The Human Disco Ball
A creators journey back to confidence
During this past year and a half I have wondered if I’m still in love with coaching and teaching as much as I was before. Each event felt like a bit of a temperature test. Did I still felt that high I always experienced witnessing women begin to connect to their bodies and sensuality for the first time? Each time I taught I got that same zing in my hips and fullness in my heart. Yet, I felt defeated from years of underpricing myself, making concessions and convincing myself that I can’t sustain my life on this work. Then there was Social Media making what I loved feel like a lightweight version of what I knew was actually possible in those circles.
I showed up to my Puerto Rico retreat ready but not really sure what was going to happen once we actually got there. The last year and a half I only kept on one private client and focused on doing a few workshops in LA and planning two retreats - one in Ohio and the other returning to Puerto Rico. If this doesn’t sound like cutting back to you, believe me it was for me. I am notorious for running online series while having multiple private coaching clients, recording a podcast and trying to keep up with a blog. So a few workshops, a private client, two retreats and a private birthday party was definitely me laying low.
By the time the wheels hit the tarmac at San Juan airport, I trusted that my body and I were going to lead one super powerful retreat. How did I know though? How did I go from feeling like I didn’t have it in me to feeling like I was ready to trust myself and my body to lead the way?
I knew I was ready to lead from this place of freedom and flow because years and years of body work taught me to. Sensual movement was not just the thing I did to feel sexy but it was also the thing that made me feel deeply connected to myself, my abilities, my shadows, and most importantly, it made me feel so fucking ALIVE. Slowing down so much when I dance that I have learned what it means when my jaw clenches or my body feels heavy - that’s my NO. When my belly feels soft and at ease, expansive energy spreading through my hips like warm honey - that’s my YES. Sensuality taught me that.
Sara had been my student since my very first Pure Mvmnt sensuality series 10 years ago. She has seen and experienced multiple iterations of my work and seen me change and grow along with my vision. It was Sara that saw my light come fully back on at the retreat. It was our final night in Puerto Rico and we were gathered in the first floor of the house we affectionately called the Grotto.

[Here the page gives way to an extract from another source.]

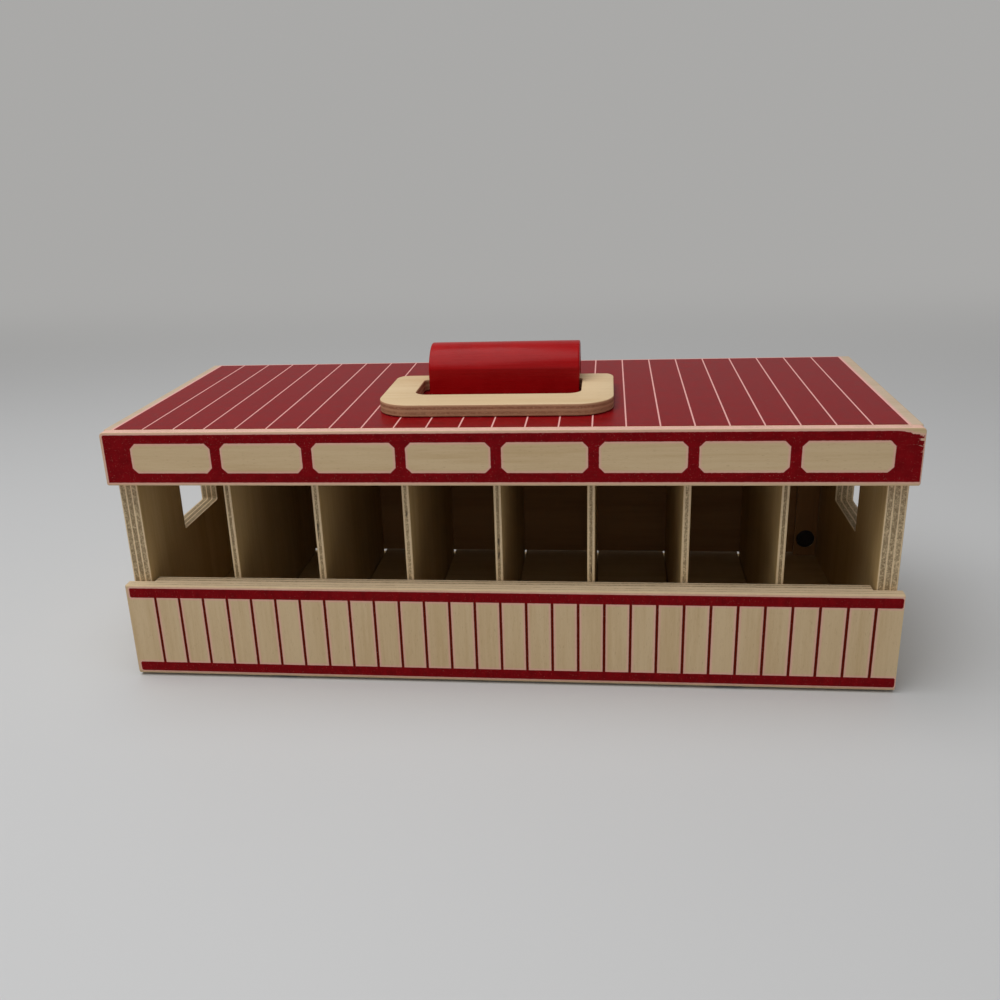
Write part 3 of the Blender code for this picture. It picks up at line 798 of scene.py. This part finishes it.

The coqui frogs were singing full out and the rain had just begun to fall. The candles were spread throughout the space creating a warm glow and soft shadows on the walls. I’d just guided the women into the most deliciously sensual warm up and now it was time to dance. As each woman heard her song play out over the speakers I could see her body melt into the rhythms, melodies and beats she had chosen as her last dance. It was magical to witness and it ALWAYS is. The energy in the room was palpable. It was overflowing with the desire, the joy, the pure unapologetic sensuality and fierce freedom of these gorgeous divine women. It was in the midst of this intoxicating circle of goddesses moving their hips with no apology that Sara spotted me. In her words “You were lit up like a human disco ball.” And she was so fucking spot on with that because that’s exactly what I was experiencing.
I was the disco ball reflecting the light of every woman in the room right back at them.
After the retreat, I gifted myself a few days alone in Puerto Rico to integrate all that had happened in just 4 nights. After talking non-stop and holding space for others it was so peaceful to hear nothing but the waves outside my window. I took walks on the beach, slept in and gazed for hours at the ocean and the sunset. There was only one question I was feeling for an answer for. Was this still what I wanted to do?
Yes. Yes it was because what that time alone helped me to see was it actually never was the sensual movement or coaching that was the problem. It was getting to the women who wanted and needed what I had to offer, fighting with an algorithm and an increasingly noisy sensual embodiment space that was the most draining and relentlessly shitty part. What I teach is hard to package into something neat and repeatable in a 30 -60 second video. Holding shame free space to allow women to move as freely as they want in their body is one of the MOST empowering modalities I have ever experienced and yet, to try and break down what that means on a platform built for quick info drops and visual stimulation is my content creation nightmare.
That last retreat reminded me that beyond the posting, the stories, the newsletter, the podcast -there are women who want to hear and experience more from me. Because they don’t see my post or the newsletter gets stuck in spam doesn’t mean they are not looking for what I have to share.
I didn’t learn this in a weekend certification and it’s been my passion and my mission long before Divine Feminine this, and somatic embodiment that started trending. I help women stop performing their lives and start inhabiting them through sensual erotic movement, body wisdom, and transformational coaching. And that will always be the case because what I have to share is bigger than me and is definitely bigger than the goddamn algorithm.